▶ _DATA SECTION_
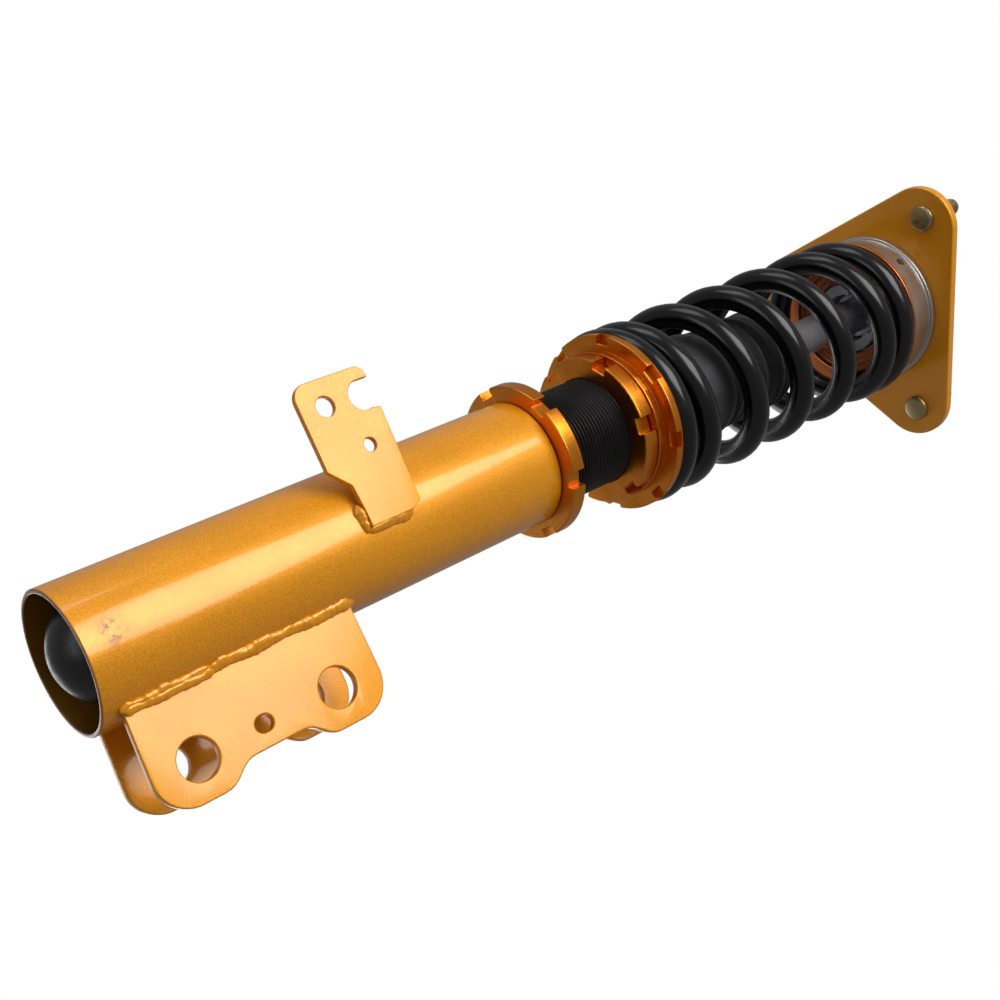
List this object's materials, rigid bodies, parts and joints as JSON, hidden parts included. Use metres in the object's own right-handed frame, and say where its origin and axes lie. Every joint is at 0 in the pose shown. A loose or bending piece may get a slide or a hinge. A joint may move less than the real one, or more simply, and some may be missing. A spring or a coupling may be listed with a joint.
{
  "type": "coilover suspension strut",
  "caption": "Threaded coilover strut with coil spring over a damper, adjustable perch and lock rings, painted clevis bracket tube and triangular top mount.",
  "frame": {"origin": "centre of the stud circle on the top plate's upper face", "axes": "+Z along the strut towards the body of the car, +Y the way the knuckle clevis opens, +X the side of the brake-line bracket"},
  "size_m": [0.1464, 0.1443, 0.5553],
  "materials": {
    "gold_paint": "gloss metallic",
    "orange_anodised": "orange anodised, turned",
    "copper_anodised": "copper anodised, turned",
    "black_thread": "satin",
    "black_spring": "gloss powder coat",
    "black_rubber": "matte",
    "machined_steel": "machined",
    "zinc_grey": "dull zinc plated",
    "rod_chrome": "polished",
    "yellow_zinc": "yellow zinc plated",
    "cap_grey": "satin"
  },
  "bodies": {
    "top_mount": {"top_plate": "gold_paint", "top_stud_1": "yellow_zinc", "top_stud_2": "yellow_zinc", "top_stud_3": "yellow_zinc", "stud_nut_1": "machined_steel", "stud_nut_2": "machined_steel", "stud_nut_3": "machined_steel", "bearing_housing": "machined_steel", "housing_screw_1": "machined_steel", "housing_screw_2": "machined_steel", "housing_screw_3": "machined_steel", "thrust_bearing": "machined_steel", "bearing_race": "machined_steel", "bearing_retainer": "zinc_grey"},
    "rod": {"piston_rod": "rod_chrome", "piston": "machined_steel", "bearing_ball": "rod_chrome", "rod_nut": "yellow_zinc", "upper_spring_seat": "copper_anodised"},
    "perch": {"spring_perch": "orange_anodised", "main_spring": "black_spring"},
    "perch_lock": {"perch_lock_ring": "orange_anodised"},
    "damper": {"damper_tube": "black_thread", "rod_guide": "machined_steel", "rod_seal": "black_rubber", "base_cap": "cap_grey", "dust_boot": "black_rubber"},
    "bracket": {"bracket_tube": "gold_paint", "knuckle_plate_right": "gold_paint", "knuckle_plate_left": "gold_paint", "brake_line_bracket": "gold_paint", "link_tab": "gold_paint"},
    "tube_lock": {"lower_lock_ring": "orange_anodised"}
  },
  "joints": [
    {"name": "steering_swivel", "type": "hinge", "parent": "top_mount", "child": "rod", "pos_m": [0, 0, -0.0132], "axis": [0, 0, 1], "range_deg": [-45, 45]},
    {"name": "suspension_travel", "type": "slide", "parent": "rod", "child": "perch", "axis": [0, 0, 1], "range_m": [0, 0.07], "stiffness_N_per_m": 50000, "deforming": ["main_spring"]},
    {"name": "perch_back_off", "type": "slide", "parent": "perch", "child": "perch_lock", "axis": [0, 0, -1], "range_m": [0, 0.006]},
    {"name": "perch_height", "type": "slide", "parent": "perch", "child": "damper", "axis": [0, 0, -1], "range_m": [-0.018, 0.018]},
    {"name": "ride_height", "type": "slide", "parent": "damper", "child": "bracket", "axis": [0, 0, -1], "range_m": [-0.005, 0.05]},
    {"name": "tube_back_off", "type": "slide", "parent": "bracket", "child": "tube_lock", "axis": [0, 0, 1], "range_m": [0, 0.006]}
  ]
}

▶ _WHAT THE TASK REQUIRES_
Copy out each line that contains the word "materials".

▶ _EXERCISE RESPONSE_
List this object's materials, rigid bodies, parts and joints as JSON, hidden parts included. Use metres in the object's own right-handed frame, and say where its origin and axes lie. Every joint is at 0 in the pose shown. A loose or bending piece may get a slide or a hinge. A joint may move less than the real one, or more simply, and some may be missing. A spring or a coupling may be listed with a joint.
  "materials": {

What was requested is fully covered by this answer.